Task brief:
Look through the listing for the word "slide". Copy each line that has it.

(Records that describe objects)
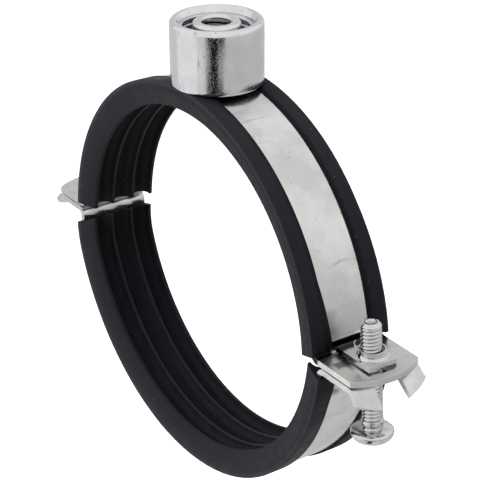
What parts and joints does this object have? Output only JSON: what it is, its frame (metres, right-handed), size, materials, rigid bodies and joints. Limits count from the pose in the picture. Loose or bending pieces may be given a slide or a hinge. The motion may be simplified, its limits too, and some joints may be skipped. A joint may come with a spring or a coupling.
{
  "type": "rubber lined pipe clamp",
  "caption": "Two-piece steel pipe clamp with a ribbed rubber lining, slotted ears closed by screws in plate nuts, and a threaded rod socket on top.",
  "frame": {"origin": "centre of the upper half ring, on the pipe's axis and midway across the strip", "axes": "+Y along the pipe, +Z towards the rod socket, +X towards the closure with the swinging screw"},
  "size_m": [0.1668, 0.0268, 0.1389],
  "materials": {
    "band_steel": "bright zinc plated strip, lightly scuffed",
    "socket_steel": "bright zinc plated, turned",
    "fastener_steel": "bright zinc plated",
    "rubber": "matte black extruded rubber"
  },
  "bodies": {
    "upper_half": {"upper_band": "band_steel", "upper_lining": "rubber", "rod_socket": "socket_steel", "left_nut": "fastener_steel"},
    "lower_half": {"lower_band": "band_steel", "lower_lining": "rubber"},
    "right_nut": {"right_nut": "fastener_steel"},
    "right_screw": {"right_screw": "fastener_steel"},
    "left_screw": {"left_screw": "fastener_steel"}
  },
  "joints": [
    {"name": "lower_half_swing", "type": "hinge", "parent": "upper_half", "child": "lower_half", "pos_m": [-0.0762, 0, 0.0029], "axis": [0, 1, 0], "range_deg": [0, 4.4]},
    {"name": "right_screw_swing", "type": "hinge", "parent": "upper_half", "child": "right_nut", "pos_m": [0.0634, 0, 0.0068], "axis": [0, -1, 0], "range_deg": [0, 24]},
    {"name": "right_screw_travel", "type": "slide", "parent": "right_nut", "child": "right_screw", "axis": [-0.0523, 0, 0.9986], "range_m": [-0.009, 0]},
    {"name": "left_screw_travel", "type": "slide", "parent": "upper_half", "child": "left_screw", "axis": [0.0523, 0, 0.9986], "range_m": [-0.009, 0.013]}
  ],
  "couplings": [
    {"joint": "right_screw_travel", "follows": "lower_half_swing", "m_per_rad": -0.117}
  ]
}
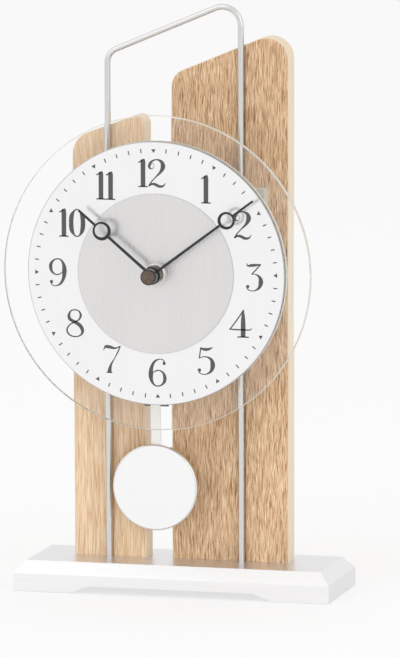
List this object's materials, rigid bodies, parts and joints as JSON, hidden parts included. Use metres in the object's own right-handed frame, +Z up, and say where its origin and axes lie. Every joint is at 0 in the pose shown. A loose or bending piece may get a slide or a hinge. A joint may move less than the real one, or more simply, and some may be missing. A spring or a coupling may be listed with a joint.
{
  "type": "desk pendulum clock",
  "caption": "Desk clock with a round glass dial and ring hands before slanted wood panels and a bent steel rod, on a low plinth, with a swinging pendulum bob.",
  "frame": {"origin": "on the table, at the bottom centre of the bounding box of the whole clock", "axes": "+Z up, the dial faces -Y, +X to the right seen from the front"},
  "size_m": [0.2047, 0.0911, 0.3634],
  "materials": {
    "plinth_satin_silver": "satin silver lacquer",
    "felt_dark": "dense dark felt",
    "zinc_steel": "zinc-plated, satin",
    "oak_laminate": "light oak grain, vertical, satin",
    "edge_cream": "matt cream edge band",
    "bright_steel": "polished",
    "grey_plastic": "matt mid grey",
    "cream_plastic": "matt cream",
    "battery_jacket": "plain dark wrap",
    "spring_steel": "satin",
    "brass_plain": "turned, satin",
    "gear_plastic": "natural off-white",
    "plate_plastic": "matt dark grey",
    "black_plastic": "matt black",
    "copper_winding": "varnished copper wire",
    "board_green": "green solder mask",
    "clear_glass": "clear, polished edge",
    "dial_silver": "silver-white satin",
    "dial_brushed": "vertical brushing",
    "hand_black": "black satin lacquer",
    "strip_silver": "satin",
    "bob_satin": "satin with a fine bright rim",
    "guard_black": "matt black"
  },
  "bodies": {
    "frame": {"base": "plinth_satin_silver", "felt_pads": "felt_dark", "panel_screws": "zinc_steel", "left_panel": "oak_laminate", "right_panel": "oak_laminate", "left_edge_band": "edge_cream", "right_edge_band": "edge_cream", "wire_frame": "bright_steel", "left_carrier": "grey_plastic", "right_carrier": "grey_plastic", "carrier_screws": "zinc_steel", "ear_screws": "zinc_steel", "front_shell": "cream_plastic", "rear_shell": "cream_plastic", "case_screws": "zinc_steel", "battery_lid": "cream_plastic", "battery": "battery_jacket", "battery_contacts": "spring_steel", "front_plate": "plate_plastic", "rear_plate": "plate_plastic", "stator": "spring_steel", "motor_coil": "copper_winding", "circuit_board": "board_green", "drive_coil": "copper_winding", "dial_backing": "cream_plastic", "glass_disc": "clear_glass", "dial_plate": "dial_silver", "dial_centre": "dial_brushed", "fixing_washer": "bright_steel", "fixing_nut": "bright_steel", "centre_bushing": "brass_plain", "pivot_pin": "spring_steel", "pendulum_guard": "guard_black", "guard_screws": "zinc_steel"},
    "minute": {"minute_arbor": "brass_plain", "minute_hand": "hand_black", "hand_boss": "hand_black"},
    "motion": {"motion_wheel": "gear_plastic", "set_knob": "black_plastic"},
    "hour": {"hour_wheel": "gear_plastic", "hour_hand": "hand_black"},
    "centre": {"centre_wheel": "gear_plastic"},
    "third": {"third_wheel": "gear_plastic"},
    "second": {"second_wheel": "gear_plastic"},
    "step": {"step_wheel": "gear_plastic"},
    "rotor": {"rotor": "gear_plastic"},
    "pendulum": {"hanger": "spring_steel", "drive_magnet": "spring_steel", "pendulum_strip": "strip_silver", "hanger_rivets": "brass_plain", "bob": "bob_satin", "bob_clip": "black_plastic"}
  },
  "joints": [
    {"name": "minute_spin", "type": "hinge", "parent": "frame", "child": "minute", "pos_m": [-0.00566, -0.0165, 0.2005], "axis": [0, 1, 0], "continuous": true},
    {"name": "motion_spin", "type": "hinge", "parent": "frame", "child": "motion", "pos_m": [0.00434, -0.0139, 0.2005], "axis": [0, 1, 0], "continuous": true},
    {"name": "hour_spin", "type": "hinge", "parent": "frame", "child": "hour", "pos_m": [-0.00566, -0.0157, 0.2005], "axis": [0, 1, 0], "continuous": true},
    {"name": "rotor_spin", "type": "hinge", "parent": "frame", "child": "rotor", "pos_m": [0.0037, -0.0075, 0.21157], "axis": [0, 1, 0], "continuous": true},
    {"name": "step_spin", "type": "hinge", "parent": "frame", "child": "step", "pos_m": [0.00145, -0.0075, 0.21546], "axis": [0, 1, 0], "continuous": true},
    {"name": "second_spin", "type": "hinge", "parent": "frame", "child": "second", "pos_m": [-0.0062, -0.0075, 0.21546], "axis": [0, 1, 0], "continuous": true},
    {"name": "third_spin", "type": "hinge", "parent": "frame", "child": "third", "pos_m": [-0.01025, -0.009, 0.20845], "axis": [0, 1, 0], "continuous": true},
    {"name": "centre_spin", "type": "hinge", "parent": "frame", "child": "centre", "pos_m": [-0.00566, -0.0101, 0.2005], "axis": [0, 1, 0], "continuous": true},
    {"name": "pendulum_swing", "type": "hinge", "parent": "frame", "child": "pendulum", "pos_m": [-0.0135, 0.0025, 0.188], "axis": [0, 1, 0], "range_deg": [-4.5, 4.5]}
  ],
  "couplings": [
    {"joint": "motion_spin", "follows": "minute_spin", "ratio": -0.33333},
    {"joint": "hour_spin", "follows": "minute_spin", "ratio": 0.083333},
    {"joint": "step_spin", "follows": "rotor_spin", "ratio": -0.25},
    {"joint": "second_spin", "follows": "rotor_spin", "ratio": 0.033333},
    {"joint": "third_spin", "follows": "rotor_spin", "ratio": -0.0041667},
    {"joint": "centre_spin", "follows": "rotor_spin", "ratio": 0.00055556}
  ]
}
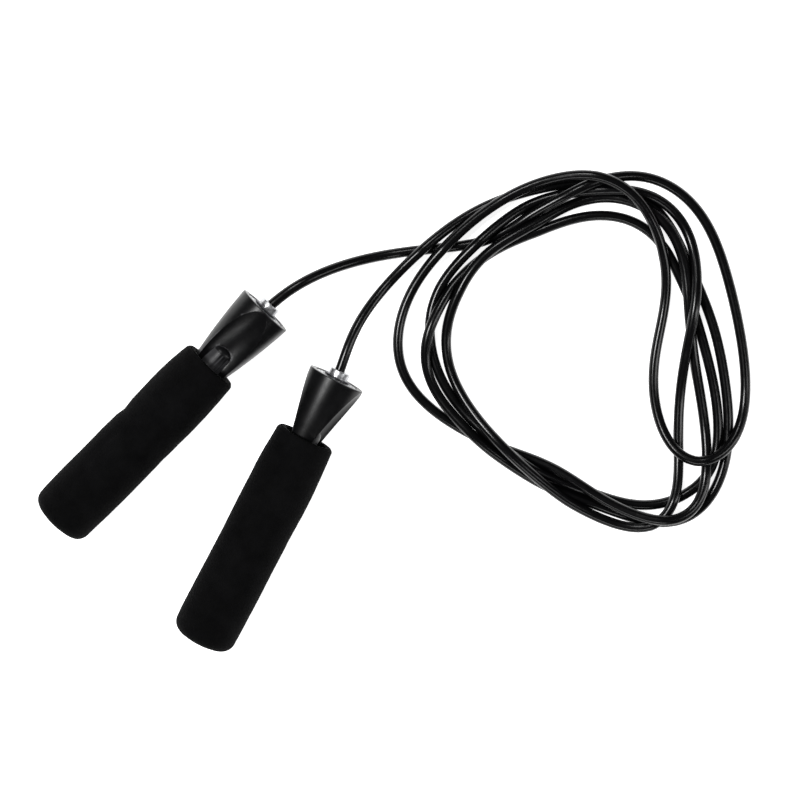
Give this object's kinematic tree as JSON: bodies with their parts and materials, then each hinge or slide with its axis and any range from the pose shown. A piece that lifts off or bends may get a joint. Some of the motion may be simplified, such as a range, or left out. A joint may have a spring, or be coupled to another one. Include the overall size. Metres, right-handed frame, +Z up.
{
  "type": "jump rope",
  "caption": "Speed skipping rope lying loosely looped, with foam-covered bearing handles that spin round the ends of a round PVC rope.",
  "frame": {"origin": "on the floor, at the middle of the box round the two handles, without the rope", "axes": "+Z up from the floor the rope lies on; +Y the longer side of the box round the handles, towards which both mouths point; +X towards the looped rope"},
  "size_m": [0.3891, 0.2624, 0.036],
  "materials": {
    "foam": "matte closed-cell foam",
    "abs_plastic": "satin black moulding",
    "cap_plastic": "matte black moulding",
    "bearing_steel": "ground steel",
    "chrome": "bright plated",
    "cage_nylon": "natural nylon",
    "dark_steel": "blackened",
    "ferrule_brass": "plain",
    "pvc_rope": "glossy solid PVC"
  },
  "bodies": {
    "rope": {"rope_coil": "pvc_rope", "rope_lead_left": "pvc_rope", "rope_lead_right": "pvc_rope", "left_bearing_inner_race": "bearing_steel", "left_rope_sleeve": "chrome", "left_spacer": "dark_steel", "left_retaining_ring": "dark_steel", "left_rope_ferrule": "ferrule_brass", "right_bearing_inner_race": "bearing_steel", "right_rope_sleeve": "chrome", "right_spacer": "dark_steel", "right_retaining_ring": "dark_steel", "right_rope_ferrule": "ferrule_brass"},
    "left_handle": {"left_handle_body": "abs_plastic", "left_foam_grip": "foam", "left_end_cap": "cap_plastic", "left_bearing_outer_race": "bearing_steel", "left_rear_shield": "bearing_steel", "left_front_shield": "bearing_steel"},
    "left_cage": {"left_bearing_cage": "cage_nylon", "left_bearing_ball_1": "bearing_steel", "left_bearing_ball_2": "bearing_steel", "left_bearing_ball_3": "bearing_steel", "left_bearing_ball_4": "bearing_steel", "left_bearing_ball_5": "bearing_steel", "left_bearing_ball_6": "bearing_steel", "left_bearing_ball_7": "bearing_steel", "left_bearing_ball_8": "bearing_steel"},
    "right_handle": {"right_handle_body": "abs_plastic", "right_foam_grip": "foam", "right_end_cap": "cap_plastic", "right_bearing_outer_race": "bearing_steel", "right_rear_shield": "bearing_steel", "right_front_shield": "bearing_steel"},
    "right_cage": {"right_bearing_cage": "cage_nylon", "right_bearing_ball_1": "bearing_steel", "right_bearing_ball_2": "bearing_steel", "right_bearing_ball_3": "bearing_steel", "right_bearing_ball_4": "bearing_steel", "right_bearing_ball_5": "bearing_steel", "right_bearing_ball_6": "bearing_steel", "right_bearing_ball_7": "bearing_steel", "right_bearing_ball_8": "bearing_steel"}
  },
  "joints": [
    {"name": "left_handle_spin", "type": "hinge", "parent": "rope", "child": "left_handle", "pos_m": [-0.07877, -0.02754, 0.018], "axis": [0.705, 0.7092, 0], "continuous": true},
    {"name": "left_cage_spin", "type": "hinge", "parent": "rope", "child": "left_cage", "pos_m": [-0.07877, -0.02754, 0.018], "axis": [0.705, 0.7092, 0], "continuous": true},
    {"name": "right_handle_spin", "type": "hinge", "parent": "rope", "child": "right_handle", "pos_m": [-0.00077, -0.0935, 0.018], "axis": [0.4621, 0.8868, 0], "continuous": true},
    {"name": "right_cage_spin", "type": "hinge", "parent": "rope", "child": "right_cage", "pos_m": [-0.00077, -0.0935, 0.018], "axis": [0.4621, 0.8868, 0], "continuous": true}
  ],
  "couplings": [
    {"joint": "left_cage_spin", "follows": "left_handle_spin", "ratio": 0.5889},
    {"joint": "right_cage_spin", "follows": "right_handle_spin", "ratio": 0.5889}
  ]
}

Completed exercise:
What parts and joints does this object have? Output only JSON: what it is, its frame (metres, right-handed), size, materials, rigid bodies and joints. Limits count from the pose in the picture. Loose or bending pieces may be given a slide or a hinge. The motion may be simplified, its limits too, and some joints may be skipped. A joint may come with a spring or a coupling.
    {"name": "right_screw_travel", "type": "slide", "parent": "right_nut", "child": "right_screw", "axis": [-0.0523, 0, 0.9986], "range_m": [-0.009, 0]},
    {"name": "left_screw_travel", "type": "slide", "parent": "upper_half", "child": "left_screw", "axis": [0.0523, 0, 0.9986], "range_m": [-0.009, 0.013]}
List this object's materials, rigid bodies, parts and joints as JSON, hidden parts included. Use metres in the object's own right-handed frame, +Z up, and say where its origin and axes lie. Every joint is at 0 in the pose shown. A loose or bending piece may get a slide or a hinge. A joint may move less than the real one, or more simply, and some may be missing. A spring or a coupling may be listed with a joint.
Give this object's kinematic tree as JSON: bodies with their parts and materials, then each hinge or slide with its axis and any range from the pose shown. A piece that lifts off or bends may get a joint. Some of the motion may be simplified, such as a range, or left out. A joint may have a spring, or be coupled to another one. Include the overall size. Metres, right-handed frame, +Z up.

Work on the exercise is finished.